Reproduce only this span: the line containing "Reconstruct the object", the line containing "const rearFrameDepth = 18;", and every line between them, all exactly as given.

Working data =
══════
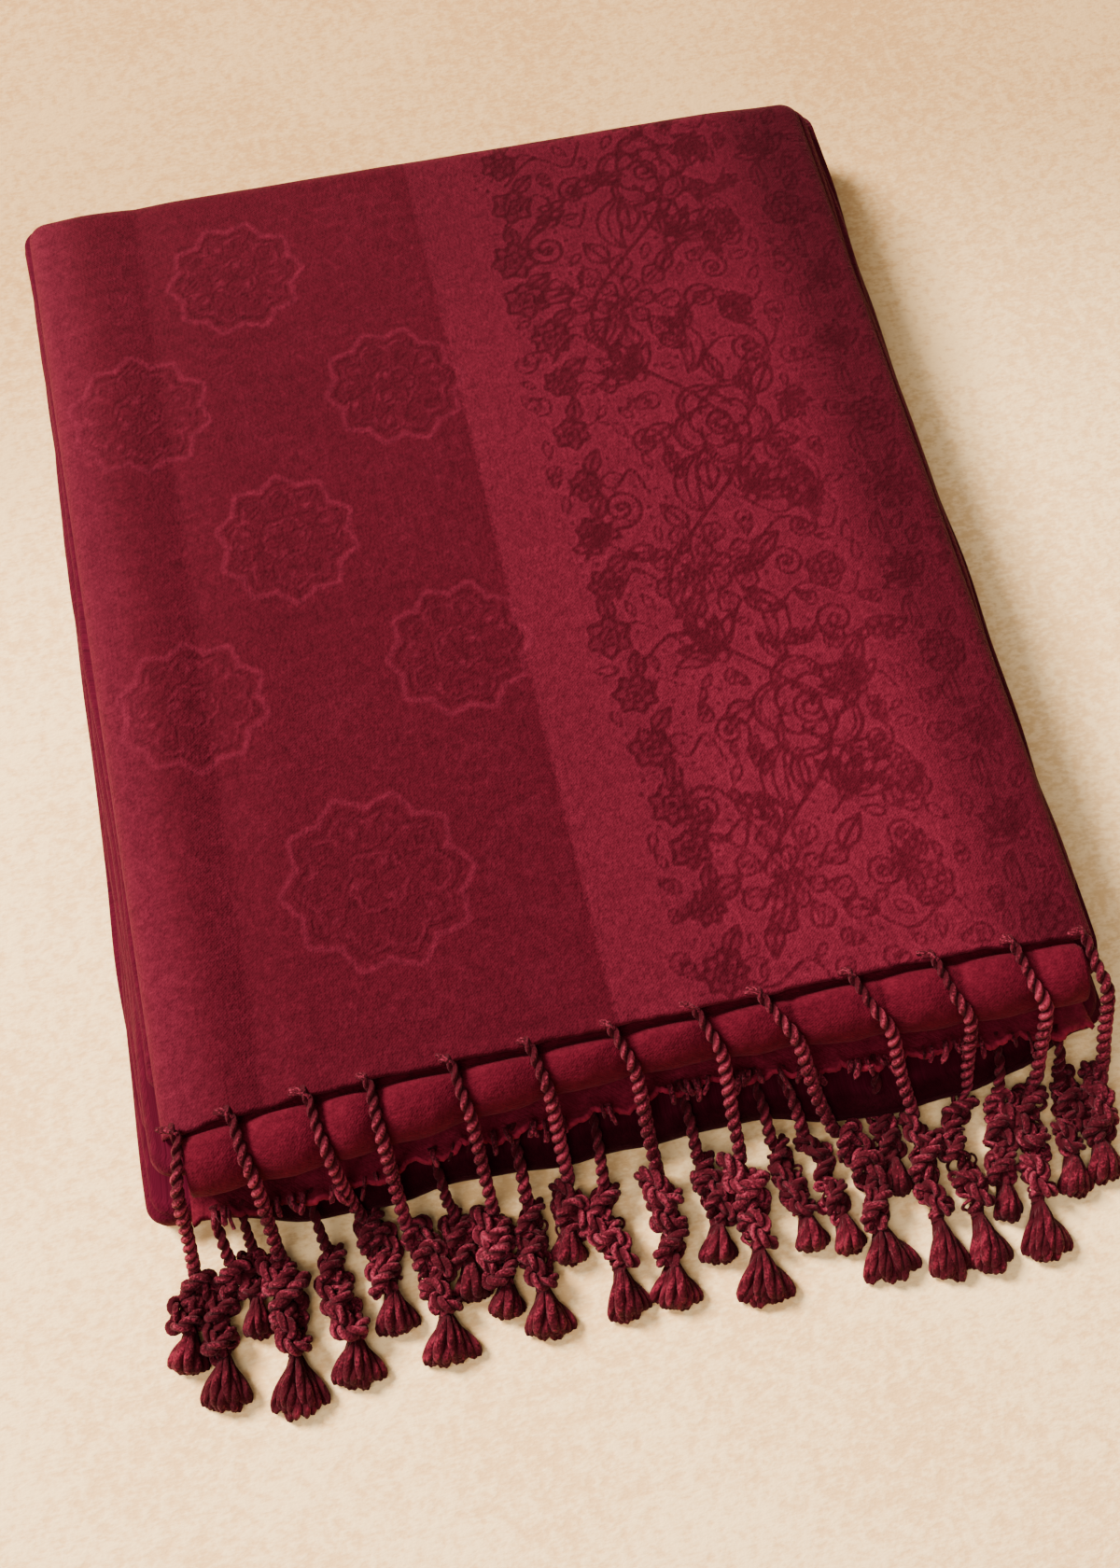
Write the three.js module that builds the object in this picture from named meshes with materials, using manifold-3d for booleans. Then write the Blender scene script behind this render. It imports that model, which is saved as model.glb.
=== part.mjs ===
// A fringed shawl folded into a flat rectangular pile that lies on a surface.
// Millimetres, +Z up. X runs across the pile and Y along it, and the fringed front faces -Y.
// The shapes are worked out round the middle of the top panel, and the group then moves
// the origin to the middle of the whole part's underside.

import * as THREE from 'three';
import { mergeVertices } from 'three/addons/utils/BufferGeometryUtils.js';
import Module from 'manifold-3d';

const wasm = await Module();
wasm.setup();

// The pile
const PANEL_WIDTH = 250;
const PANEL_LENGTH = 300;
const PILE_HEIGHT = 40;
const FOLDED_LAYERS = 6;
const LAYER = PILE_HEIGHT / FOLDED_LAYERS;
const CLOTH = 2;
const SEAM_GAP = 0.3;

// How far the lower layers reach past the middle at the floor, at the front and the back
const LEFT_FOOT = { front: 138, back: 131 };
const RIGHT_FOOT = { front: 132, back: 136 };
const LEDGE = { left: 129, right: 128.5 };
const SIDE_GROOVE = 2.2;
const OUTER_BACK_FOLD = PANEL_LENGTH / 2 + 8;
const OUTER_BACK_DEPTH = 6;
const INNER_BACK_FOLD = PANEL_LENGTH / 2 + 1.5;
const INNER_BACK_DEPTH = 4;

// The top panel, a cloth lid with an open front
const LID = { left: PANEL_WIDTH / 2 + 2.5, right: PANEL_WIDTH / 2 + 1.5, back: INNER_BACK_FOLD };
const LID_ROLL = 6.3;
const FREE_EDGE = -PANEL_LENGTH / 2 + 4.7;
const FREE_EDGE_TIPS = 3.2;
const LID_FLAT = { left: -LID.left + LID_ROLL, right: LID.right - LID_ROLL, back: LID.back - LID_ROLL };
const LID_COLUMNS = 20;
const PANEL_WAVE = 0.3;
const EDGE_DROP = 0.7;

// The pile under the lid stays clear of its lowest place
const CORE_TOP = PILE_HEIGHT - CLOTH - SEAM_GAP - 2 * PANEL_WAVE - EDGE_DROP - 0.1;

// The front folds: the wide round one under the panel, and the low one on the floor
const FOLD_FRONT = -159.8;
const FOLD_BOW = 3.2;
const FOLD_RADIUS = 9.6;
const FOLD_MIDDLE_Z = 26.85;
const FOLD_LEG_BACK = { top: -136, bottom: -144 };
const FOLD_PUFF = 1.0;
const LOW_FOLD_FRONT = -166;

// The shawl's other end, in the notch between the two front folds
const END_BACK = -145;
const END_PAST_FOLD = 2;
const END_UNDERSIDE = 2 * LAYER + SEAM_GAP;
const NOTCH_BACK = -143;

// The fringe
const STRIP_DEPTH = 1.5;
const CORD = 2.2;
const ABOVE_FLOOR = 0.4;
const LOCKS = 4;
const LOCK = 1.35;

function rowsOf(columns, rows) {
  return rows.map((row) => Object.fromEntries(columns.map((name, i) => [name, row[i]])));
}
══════
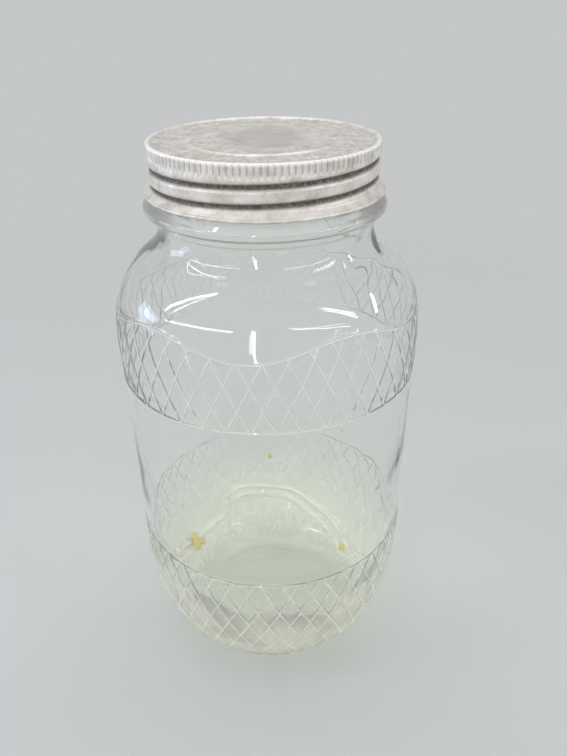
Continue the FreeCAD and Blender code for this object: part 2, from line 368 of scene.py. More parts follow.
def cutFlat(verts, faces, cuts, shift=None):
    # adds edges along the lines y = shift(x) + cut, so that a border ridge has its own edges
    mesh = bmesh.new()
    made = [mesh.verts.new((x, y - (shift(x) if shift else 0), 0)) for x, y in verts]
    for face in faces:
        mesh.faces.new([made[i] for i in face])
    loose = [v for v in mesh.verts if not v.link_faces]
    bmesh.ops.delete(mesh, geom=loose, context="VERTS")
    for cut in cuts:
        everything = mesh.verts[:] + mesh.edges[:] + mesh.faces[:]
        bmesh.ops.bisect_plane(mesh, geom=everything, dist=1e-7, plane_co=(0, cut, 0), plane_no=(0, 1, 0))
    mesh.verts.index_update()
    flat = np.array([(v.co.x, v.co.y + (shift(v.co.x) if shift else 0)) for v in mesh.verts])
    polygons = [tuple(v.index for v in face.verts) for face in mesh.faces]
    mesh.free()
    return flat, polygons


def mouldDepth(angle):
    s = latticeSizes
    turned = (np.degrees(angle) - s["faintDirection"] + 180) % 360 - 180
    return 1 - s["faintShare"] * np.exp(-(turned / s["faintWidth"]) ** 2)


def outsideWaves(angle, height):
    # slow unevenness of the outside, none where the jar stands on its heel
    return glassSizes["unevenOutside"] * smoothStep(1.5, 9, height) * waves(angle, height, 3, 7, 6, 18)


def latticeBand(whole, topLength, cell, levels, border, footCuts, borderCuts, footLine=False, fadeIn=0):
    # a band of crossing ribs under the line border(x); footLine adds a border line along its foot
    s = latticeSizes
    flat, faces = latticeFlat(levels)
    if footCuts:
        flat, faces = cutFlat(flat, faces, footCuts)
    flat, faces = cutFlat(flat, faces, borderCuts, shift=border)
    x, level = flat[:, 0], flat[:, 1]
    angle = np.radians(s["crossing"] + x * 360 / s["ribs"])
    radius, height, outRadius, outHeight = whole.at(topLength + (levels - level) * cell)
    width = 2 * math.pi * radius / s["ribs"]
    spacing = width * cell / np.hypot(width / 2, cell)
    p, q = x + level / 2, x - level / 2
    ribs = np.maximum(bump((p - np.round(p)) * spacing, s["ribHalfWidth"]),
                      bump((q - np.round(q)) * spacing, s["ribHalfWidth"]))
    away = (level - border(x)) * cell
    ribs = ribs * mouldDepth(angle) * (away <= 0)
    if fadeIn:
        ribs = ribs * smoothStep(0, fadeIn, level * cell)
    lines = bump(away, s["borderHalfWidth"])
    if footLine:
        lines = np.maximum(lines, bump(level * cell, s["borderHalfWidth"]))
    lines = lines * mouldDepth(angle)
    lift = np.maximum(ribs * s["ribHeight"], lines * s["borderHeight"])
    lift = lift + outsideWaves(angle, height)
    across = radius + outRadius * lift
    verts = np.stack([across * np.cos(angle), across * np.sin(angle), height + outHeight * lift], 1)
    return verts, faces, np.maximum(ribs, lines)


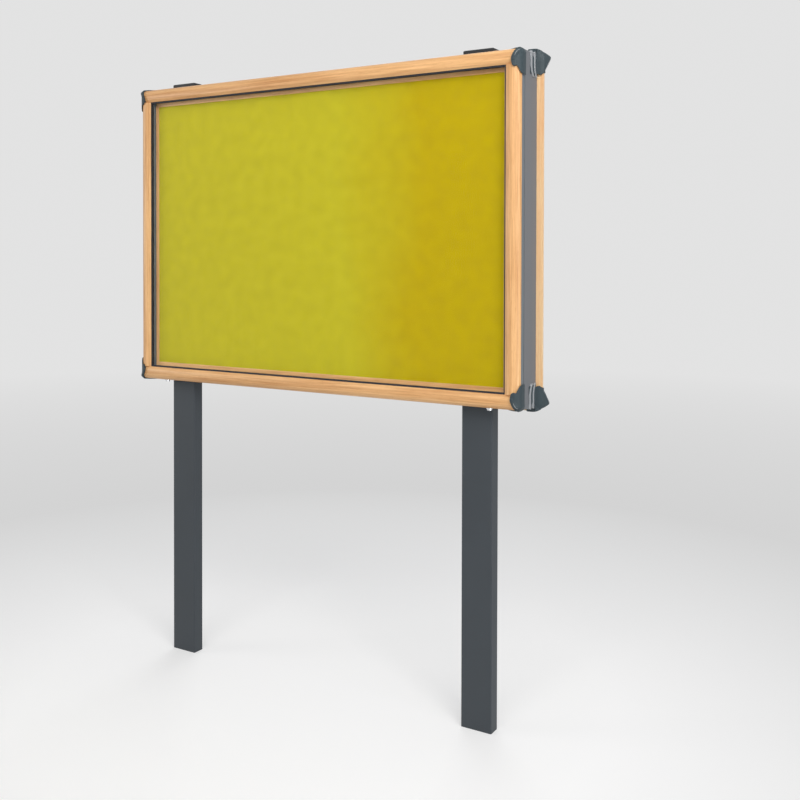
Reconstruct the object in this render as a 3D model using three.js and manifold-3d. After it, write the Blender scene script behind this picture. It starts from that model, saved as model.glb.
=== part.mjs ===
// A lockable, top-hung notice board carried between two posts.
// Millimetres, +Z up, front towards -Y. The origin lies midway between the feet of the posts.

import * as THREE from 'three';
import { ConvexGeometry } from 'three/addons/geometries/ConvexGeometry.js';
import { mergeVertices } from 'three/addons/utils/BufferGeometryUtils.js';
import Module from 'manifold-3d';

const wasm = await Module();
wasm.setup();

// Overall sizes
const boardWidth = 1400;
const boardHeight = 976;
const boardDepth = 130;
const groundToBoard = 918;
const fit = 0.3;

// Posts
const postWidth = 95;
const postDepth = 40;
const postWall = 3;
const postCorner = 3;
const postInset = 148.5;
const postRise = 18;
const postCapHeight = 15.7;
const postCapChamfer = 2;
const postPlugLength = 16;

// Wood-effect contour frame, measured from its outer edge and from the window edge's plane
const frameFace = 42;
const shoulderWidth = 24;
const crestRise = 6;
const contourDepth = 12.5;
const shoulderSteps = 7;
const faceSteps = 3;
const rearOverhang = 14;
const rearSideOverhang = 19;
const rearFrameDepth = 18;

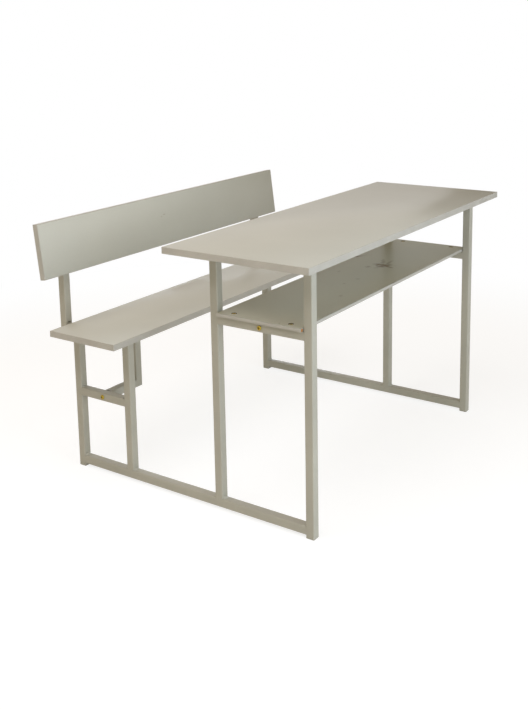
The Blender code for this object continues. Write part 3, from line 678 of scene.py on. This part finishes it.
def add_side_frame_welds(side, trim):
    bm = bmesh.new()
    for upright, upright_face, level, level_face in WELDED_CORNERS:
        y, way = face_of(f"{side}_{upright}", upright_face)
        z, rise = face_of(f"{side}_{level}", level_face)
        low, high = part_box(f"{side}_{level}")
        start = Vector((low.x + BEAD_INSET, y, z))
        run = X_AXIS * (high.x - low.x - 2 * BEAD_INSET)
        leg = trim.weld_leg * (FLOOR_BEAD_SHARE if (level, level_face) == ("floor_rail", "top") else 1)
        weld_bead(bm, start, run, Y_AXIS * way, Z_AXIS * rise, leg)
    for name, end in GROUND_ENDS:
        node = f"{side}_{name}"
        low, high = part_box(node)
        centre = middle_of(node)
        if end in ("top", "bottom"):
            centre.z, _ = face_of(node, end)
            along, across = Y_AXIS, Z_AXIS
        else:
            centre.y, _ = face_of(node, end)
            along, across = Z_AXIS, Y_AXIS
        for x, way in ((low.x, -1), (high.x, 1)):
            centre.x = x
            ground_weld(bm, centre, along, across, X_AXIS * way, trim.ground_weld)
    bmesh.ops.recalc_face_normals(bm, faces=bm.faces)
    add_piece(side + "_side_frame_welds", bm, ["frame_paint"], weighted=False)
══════
Completed exercise =
Reconstruct the object in this render as a 3D model using three.js and manifold-3d. After it, write the Blender scene script behind this picture. It starts from that model, saved as model.glb.
=== part.mjs ===
// A lockable, top-hung notice board carried between two posts.
// Millimetres, +Z up, front towards -Y. The origin lies midway between the feet of the posts.

import * as THREE from 'three';
import { ConvexGeometry } from 'three/addons/geometries/ConvexGeometry.js';
import { mergeVertices } from 'three/addons/utils/BufferGeometryUtils.js';
import Module from 'manifold-3d';

const wasm = await Module();
wasm.setup();

// Overall sizes
const boardWidth = 1400;
const boardHeight = 976;
const boardDepth = 130;
const groundToBoard = 918;
const fit = 0.3;

// Posts
const postWidth = 95;
const postDepth = 40;
const postWall = 3;
const postCorner = 3;
const postInset = 148.5;
const postRise = 18;
const postCapHeight = 15.7;
const postCapChamfer = 2;
const postPlugLength = 16;

// Wood-effect contour frame, measured from its outer edge and from the window edge's plane
const frameFace = 42;
const shoulderWidth = 24;
const crestRise = 6;
const contourDepth = 12.5;
const shoulderSteps = 7;
const faceSteps = 3;
const rearOverhang = 14;
const rearSideOverhang = 19;
const rearFrameDepth = 18;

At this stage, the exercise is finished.